## Stored data
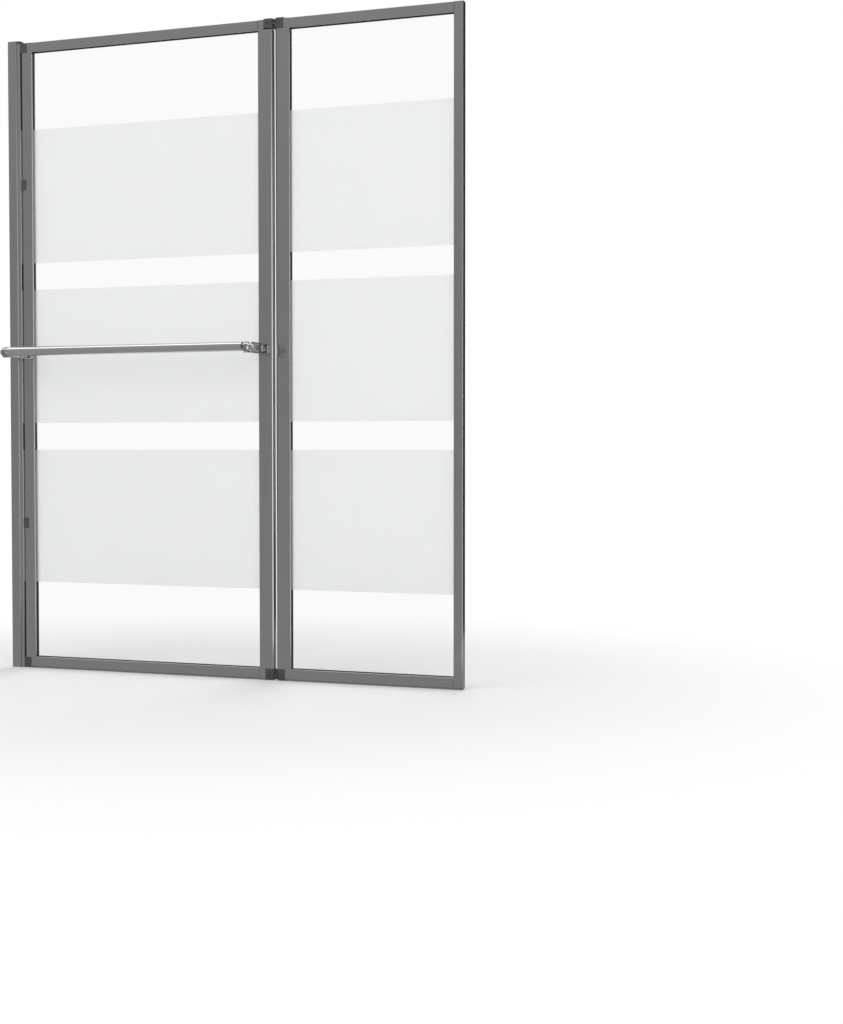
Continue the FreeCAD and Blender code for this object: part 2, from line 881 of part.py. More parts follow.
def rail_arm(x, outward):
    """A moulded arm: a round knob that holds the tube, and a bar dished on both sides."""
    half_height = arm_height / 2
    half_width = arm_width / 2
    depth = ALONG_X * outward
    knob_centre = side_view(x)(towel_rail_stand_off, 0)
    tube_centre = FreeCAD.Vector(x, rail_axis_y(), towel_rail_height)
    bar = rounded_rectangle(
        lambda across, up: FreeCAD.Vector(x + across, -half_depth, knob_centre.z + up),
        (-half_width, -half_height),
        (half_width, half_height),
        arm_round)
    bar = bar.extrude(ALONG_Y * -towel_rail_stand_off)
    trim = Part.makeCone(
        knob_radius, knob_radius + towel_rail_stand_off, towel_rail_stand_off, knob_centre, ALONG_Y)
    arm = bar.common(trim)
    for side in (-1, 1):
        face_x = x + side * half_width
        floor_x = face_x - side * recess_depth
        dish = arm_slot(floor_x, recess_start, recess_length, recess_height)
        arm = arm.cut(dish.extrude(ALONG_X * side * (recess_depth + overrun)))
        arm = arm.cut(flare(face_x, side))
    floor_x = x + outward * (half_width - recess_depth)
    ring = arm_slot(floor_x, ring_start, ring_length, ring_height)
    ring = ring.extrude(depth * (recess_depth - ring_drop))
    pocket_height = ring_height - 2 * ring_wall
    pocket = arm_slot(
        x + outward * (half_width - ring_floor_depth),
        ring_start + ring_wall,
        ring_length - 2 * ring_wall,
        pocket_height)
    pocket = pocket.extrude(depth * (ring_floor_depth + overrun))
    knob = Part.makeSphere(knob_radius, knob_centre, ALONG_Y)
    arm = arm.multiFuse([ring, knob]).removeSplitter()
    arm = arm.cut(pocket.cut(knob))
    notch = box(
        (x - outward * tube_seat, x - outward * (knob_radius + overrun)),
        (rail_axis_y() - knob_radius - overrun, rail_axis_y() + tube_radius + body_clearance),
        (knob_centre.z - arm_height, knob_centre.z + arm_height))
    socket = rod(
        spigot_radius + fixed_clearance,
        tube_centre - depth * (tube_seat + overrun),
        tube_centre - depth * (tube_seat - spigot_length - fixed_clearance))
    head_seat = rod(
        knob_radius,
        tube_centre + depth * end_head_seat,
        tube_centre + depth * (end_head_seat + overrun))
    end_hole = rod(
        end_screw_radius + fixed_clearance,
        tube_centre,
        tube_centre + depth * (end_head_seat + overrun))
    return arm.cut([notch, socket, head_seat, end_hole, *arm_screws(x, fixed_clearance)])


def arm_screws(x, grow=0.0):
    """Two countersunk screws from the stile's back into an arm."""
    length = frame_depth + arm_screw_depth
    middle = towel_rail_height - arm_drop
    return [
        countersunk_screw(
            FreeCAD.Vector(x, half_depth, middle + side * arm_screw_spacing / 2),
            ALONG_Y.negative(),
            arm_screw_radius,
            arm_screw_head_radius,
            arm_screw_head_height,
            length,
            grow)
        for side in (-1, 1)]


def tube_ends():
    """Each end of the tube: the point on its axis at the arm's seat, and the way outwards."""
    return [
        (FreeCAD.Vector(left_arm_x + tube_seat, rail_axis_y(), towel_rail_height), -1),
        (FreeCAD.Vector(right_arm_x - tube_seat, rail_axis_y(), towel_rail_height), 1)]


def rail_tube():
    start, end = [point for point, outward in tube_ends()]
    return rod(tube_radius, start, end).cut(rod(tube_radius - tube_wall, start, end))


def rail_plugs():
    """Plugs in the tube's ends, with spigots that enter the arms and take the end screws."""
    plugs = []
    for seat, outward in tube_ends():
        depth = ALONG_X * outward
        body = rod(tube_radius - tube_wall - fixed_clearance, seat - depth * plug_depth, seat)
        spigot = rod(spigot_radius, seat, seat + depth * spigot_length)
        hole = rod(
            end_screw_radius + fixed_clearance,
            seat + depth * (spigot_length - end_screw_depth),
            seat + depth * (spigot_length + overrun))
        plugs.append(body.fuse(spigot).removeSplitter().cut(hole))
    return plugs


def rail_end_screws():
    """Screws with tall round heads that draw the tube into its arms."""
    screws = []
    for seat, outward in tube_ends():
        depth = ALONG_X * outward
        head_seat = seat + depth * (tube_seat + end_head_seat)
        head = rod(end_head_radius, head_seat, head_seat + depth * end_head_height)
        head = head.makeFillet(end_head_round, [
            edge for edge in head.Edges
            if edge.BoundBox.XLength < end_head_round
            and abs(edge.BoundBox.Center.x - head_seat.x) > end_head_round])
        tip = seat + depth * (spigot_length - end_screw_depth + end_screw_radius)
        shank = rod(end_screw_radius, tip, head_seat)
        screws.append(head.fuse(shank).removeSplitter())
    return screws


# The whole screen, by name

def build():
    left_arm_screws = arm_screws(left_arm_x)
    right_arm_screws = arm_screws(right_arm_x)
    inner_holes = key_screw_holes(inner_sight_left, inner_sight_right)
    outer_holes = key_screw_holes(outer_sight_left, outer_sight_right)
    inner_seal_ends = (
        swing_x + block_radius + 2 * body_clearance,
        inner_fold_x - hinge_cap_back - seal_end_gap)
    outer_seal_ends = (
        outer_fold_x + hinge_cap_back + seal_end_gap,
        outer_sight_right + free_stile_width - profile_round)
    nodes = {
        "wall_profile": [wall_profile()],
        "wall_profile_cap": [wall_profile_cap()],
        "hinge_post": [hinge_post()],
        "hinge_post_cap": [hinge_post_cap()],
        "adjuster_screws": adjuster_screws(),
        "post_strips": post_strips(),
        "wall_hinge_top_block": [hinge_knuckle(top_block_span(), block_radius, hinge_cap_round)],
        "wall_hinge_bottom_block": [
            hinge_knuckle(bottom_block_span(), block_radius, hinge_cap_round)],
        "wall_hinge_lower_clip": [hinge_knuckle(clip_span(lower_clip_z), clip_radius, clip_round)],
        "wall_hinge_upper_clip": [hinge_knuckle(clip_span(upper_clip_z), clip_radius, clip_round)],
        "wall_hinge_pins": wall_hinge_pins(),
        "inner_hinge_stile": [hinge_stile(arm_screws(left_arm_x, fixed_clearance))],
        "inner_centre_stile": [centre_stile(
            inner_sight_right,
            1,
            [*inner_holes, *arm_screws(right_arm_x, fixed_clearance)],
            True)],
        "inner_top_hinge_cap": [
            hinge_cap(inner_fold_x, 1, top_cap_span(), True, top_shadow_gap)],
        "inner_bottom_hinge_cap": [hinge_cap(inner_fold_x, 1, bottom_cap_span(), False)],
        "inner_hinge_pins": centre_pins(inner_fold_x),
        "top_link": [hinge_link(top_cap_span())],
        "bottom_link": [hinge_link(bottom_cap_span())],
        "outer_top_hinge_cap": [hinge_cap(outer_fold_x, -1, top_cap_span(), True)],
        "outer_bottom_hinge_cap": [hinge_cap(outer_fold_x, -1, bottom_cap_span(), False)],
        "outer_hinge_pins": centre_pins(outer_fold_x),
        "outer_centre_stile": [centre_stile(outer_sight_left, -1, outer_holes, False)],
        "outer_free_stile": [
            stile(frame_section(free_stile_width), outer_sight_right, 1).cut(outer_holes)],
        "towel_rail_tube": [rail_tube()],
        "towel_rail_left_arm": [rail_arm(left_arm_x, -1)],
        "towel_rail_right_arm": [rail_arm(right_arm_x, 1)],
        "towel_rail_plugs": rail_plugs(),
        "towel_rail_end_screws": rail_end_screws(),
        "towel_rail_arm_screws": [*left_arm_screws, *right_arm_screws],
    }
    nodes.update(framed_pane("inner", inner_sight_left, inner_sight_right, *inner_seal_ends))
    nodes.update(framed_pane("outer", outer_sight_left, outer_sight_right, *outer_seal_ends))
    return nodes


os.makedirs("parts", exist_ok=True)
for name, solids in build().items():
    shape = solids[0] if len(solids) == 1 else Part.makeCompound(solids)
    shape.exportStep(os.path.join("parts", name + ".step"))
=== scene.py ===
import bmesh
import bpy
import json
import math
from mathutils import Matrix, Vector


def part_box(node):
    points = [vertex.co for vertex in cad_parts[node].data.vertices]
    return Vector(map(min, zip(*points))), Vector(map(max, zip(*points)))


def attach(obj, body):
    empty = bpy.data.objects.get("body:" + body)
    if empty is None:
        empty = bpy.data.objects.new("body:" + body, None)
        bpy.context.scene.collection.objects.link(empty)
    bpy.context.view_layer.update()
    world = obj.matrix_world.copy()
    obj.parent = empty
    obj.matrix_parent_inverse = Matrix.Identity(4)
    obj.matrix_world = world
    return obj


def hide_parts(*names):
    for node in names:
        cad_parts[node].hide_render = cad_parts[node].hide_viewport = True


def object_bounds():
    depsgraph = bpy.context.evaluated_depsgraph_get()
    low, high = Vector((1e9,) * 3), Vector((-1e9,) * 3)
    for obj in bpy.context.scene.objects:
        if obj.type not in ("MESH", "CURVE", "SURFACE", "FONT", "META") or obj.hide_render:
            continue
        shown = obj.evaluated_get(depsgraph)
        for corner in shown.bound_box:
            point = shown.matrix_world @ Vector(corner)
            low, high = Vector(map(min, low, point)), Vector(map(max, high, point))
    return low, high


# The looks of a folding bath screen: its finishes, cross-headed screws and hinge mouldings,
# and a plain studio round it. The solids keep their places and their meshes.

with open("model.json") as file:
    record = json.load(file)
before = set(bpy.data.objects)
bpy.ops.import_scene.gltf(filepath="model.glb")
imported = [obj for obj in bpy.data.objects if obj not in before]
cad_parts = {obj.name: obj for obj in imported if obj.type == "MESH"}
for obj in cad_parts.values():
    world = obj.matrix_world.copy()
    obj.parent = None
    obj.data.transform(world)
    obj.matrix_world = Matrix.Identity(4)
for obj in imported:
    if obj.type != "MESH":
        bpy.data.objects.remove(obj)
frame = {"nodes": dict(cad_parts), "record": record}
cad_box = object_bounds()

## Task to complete
Print exactly the run of lines that starts at the line with "return nodes" and ends at the line with "bpy.context.scene.collection.objects.link(empty)". Leave out every other line.

## Correct answer
    return nodes


os.makedirs("parts", exist_ok=True)
for name, solids in build().items():
    shape = solids[0] if len(solids) == 1 else Part.makeCompound(solids)
    shape.exportStep(os.path.join("parts", name + ".step"))
=== scene.py ===
import bmesh
import bpy
import json
import math
from mathutils import Matrix, Vector


def part_box(node):
    points = [vertex.co for vertex in cad_parts[node].data.vertices]
    return Vector(map(min, zip(*points))), Vector(map(max, zip(*points)))


def attach(obj, body):
    empty = bpy.data.objects.get("body:" + body)
    if empty is None:
        empty = bpy.data.objects.new("body:" + body, None)
        bpy.context.scene.collection.objects.link(empty)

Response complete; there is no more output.